The first thing I did then, was to create an initial spec file for what will be the eclipse-jbosstools package. Each plugin requires the parent and target platform to be built, so I managed to get that much done at least. It required some patching because of some dependencies that we don’t yet have in fedora, but it builds, so that’s good. As it was my first time creating a spec file, I got some feedback from Marek on it, and there were a few things to fix!

Next I tried to build the ‘common’ component, which I think will be a subpackage of eclipse-jbosstools, eclipse-jbosstools-common. This is the first major hurdle, as it needs eclipse-wtp-jeetools, which needs eclipse-wtp-webservices. Since Friday, I’ve been trying to build these, and I think I’m very close to getting eclipse-wtp-webservices working (just getting some compile errors now). The biggest problem here I think is that in Fedora 17, we’ve got Eclipse 4.2 which isn’t released yet. Anyway, hopefully tomorrow I can get some help with fixing that, get it packaged, and get it in for review.

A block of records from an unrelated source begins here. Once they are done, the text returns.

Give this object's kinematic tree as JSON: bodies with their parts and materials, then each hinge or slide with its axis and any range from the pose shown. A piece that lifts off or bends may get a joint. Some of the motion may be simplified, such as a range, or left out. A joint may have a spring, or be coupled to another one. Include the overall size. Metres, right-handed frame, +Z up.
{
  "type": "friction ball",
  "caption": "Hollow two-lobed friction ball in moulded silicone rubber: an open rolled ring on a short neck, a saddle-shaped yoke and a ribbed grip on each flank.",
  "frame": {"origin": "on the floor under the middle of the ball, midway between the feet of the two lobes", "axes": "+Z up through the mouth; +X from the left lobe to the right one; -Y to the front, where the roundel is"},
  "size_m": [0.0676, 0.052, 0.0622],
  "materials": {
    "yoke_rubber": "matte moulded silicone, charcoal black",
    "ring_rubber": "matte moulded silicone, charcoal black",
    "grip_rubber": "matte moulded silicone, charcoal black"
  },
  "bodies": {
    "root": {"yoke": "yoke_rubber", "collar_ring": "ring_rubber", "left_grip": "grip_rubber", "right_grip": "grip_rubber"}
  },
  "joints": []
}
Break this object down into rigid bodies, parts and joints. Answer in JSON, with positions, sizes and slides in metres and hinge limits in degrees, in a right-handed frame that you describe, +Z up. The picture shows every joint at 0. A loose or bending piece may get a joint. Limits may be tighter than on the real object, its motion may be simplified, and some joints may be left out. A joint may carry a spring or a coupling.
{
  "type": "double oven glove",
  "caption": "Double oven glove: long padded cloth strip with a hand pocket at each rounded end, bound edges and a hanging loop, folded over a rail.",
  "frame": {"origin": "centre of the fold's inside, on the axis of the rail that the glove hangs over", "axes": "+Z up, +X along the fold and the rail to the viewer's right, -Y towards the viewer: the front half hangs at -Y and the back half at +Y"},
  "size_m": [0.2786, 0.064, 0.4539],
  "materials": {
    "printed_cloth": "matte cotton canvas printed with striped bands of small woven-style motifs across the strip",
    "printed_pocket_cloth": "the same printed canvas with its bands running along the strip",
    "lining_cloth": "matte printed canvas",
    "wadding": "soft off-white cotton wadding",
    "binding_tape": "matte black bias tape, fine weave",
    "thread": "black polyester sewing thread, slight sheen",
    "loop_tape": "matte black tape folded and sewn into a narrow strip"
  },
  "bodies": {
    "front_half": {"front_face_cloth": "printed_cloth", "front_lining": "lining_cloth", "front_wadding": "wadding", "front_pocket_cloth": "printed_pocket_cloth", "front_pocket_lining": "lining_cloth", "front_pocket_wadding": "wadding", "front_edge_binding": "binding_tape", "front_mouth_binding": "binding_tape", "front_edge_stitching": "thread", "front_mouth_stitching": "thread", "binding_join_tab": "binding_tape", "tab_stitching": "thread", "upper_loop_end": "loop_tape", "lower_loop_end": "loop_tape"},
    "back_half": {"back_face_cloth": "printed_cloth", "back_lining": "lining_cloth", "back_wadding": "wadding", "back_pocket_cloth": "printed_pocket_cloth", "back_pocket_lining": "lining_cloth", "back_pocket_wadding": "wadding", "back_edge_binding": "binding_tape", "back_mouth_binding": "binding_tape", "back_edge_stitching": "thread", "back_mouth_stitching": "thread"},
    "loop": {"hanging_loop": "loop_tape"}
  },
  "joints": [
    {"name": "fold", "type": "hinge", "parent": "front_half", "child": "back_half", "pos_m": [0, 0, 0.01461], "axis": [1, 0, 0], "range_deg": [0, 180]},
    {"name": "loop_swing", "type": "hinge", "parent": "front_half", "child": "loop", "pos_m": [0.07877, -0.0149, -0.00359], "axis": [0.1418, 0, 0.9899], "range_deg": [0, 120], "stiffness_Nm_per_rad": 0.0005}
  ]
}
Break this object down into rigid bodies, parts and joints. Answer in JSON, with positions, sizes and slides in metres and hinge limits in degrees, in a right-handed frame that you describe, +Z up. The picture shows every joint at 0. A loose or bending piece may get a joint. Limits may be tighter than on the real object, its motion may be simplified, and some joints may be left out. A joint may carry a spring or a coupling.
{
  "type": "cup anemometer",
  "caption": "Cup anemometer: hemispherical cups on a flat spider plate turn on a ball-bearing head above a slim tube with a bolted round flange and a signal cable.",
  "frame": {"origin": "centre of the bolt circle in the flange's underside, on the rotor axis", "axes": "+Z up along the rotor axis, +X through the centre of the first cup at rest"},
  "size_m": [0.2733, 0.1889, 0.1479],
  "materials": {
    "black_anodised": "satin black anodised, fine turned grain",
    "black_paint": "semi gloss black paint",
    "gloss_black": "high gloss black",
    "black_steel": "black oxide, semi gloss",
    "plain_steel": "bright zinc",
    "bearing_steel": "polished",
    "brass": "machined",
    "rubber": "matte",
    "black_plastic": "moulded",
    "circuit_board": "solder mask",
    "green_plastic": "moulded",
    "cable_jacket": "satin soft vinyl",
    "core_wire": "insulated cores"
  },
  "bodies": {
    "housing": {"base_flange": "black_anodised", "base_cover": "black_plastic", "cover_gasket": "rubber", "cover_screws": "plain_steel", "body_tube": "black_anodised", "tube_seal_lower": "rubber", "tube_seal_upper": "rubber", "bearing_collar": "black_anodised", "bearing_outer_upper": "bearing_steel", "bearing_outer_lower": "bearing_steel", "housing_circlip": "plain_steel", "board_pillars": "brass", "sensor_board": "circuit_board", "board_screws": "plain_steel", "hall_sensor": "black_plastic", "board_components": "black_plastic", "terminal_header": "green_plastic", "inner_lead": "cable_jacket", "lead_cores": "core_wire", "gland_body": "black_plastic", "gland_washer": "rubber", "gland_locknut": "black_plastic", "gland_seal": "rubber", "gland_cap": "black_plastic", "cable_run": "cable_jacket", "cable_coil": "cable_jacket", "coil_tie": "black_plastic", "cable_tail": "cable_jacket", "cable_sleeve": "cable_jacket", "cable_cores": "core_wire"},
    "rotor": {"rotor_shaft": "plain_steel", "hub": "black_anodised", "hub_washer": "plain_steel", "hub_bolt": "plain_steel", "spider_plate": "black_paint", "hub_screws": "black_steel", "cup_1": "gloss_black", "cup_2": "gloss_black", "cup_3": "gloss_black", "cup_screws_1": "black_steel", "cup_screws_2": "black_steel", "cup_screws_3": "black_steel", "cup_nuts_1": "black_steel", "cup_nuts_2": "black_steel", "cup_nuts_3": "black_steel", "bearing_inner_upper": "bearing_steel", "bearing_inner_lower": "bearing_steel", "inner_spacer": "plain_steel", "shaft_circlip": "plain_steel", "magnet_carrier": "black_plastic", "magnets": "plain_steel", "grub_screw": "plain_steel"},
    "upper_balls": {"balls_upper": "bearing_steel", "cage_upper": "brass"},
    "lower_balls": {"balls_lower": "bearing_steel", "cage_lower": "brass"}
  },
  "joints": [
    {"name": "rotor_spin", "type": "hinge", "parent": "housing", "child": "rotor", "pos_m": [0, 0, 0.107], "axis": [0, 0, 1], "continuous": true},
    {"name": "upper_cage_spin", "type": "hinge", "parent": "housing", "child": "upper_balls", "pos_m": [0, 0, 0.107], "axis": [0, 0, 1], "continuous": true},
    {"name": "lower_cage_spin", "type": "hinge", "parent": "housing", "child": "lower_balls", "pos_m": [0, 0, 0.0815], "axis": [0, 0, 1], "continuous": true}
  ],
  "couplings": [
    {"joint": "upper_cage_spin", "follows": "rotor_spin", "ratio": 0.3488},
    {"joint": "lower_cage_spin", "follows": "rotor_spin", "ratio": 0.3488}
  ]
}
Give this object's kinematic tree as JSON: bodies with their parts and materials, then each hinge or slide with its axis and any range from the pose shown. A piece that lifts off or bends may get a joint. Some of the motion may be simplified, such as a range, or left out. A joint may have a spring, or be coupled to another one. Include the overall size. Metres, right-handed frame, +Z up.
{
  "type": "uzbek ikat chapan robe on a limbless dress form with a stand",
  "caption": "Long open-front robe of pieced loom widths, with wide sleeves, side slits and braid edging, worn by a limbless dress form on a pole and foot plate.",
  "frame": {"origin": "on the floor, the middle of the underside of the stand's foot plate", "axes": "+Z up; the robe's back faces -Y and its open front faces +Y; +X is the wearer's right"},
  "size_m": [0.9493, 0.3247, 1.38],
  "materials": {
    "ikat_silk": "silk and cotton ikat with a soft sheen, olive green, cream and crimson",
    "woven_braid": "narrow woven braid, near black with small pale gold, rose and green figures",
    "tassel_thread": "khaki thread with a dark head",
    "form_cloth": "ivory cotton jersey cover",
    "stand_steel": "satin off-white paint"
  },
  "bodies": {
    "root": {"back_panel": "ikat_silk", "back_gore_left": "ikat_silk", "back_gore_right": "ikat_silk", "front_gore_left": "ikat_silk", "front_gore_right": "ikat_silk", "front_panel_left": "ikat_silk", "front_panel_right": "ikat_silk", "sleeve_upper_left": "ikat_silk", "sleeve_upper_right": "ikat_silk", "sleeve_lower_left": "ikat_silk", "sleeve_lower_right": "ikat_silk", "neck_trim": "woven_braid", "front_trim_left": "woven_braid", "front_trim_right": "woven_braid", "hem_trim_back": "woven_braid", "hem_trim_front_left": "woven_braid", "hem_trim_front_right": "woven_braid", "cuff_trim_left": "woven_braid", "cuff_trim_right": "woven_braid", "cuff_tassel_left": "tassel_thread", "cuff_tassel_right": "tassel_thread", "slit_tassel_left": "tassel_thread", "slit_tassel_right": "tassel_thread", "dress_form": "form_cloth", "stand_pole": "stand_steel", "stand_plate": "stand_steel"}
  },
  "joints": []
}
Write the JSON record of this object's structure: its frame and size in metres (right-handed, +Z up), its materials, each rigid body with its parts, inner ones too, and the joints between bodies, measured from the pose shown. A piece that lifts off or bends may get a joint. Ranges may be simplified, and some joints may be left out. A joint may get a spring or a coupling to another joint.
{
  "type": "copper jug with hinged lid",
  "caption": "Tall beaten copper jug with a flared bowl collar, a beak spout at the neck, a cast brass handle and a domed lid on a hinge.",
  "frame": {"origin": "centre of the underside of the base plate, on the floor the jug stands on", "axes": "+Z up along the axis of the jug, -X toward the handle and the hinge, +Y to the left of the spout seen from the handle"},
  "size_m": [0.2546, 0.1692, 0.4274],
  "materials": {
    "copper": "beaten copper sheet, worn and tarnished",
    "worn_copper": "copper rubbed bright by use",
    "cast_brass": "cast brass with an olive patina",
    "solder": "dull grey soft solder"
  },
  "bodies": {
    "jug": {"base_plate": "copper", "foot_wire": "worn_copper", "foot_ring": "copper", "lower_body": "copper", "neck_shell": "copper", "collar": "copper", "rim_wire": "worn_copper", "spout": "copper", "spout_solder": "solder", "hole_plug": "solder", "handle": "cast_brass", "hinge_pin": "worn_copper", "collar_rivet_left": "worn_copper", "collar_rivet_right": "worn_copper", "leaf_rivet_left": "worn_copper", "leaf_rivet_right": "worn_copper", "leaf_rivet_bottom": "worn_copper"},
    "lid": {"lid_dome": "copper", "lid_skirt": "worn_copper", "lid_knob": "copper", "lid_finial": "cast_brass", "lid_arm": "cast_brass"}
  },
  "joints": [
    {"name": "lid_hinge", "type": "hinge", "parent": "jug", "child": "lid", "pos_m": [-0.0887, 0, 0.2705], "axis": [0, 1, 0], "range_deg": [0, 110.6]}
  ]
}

This week I’ve learned to use some new tools and gotten more experience with tools I didn’t have much with; including eclipse-pdebuild, maven, and even svn and cvs . I also learned a lot about rpm spec files, mainly from downloading srpms, and seeing how other people have done stuff. I’ve also gotten quite frustrated a few times: A couple of times I spent time trying to figure out dependencies for different parts of the eclipse-wtp stuff that we need, then taking a wrong turn somewhere, and spending ages going into a dependency hole that wasn’t even necessary. Taking a break solved the problem a few times, I guess by forcing me to take a step back and see my mistake when I get back to it. Another frustration I’ve had is slow connection speeds when downloading some stuff from svn and cvs, but hopefully I won’t have that problem too often!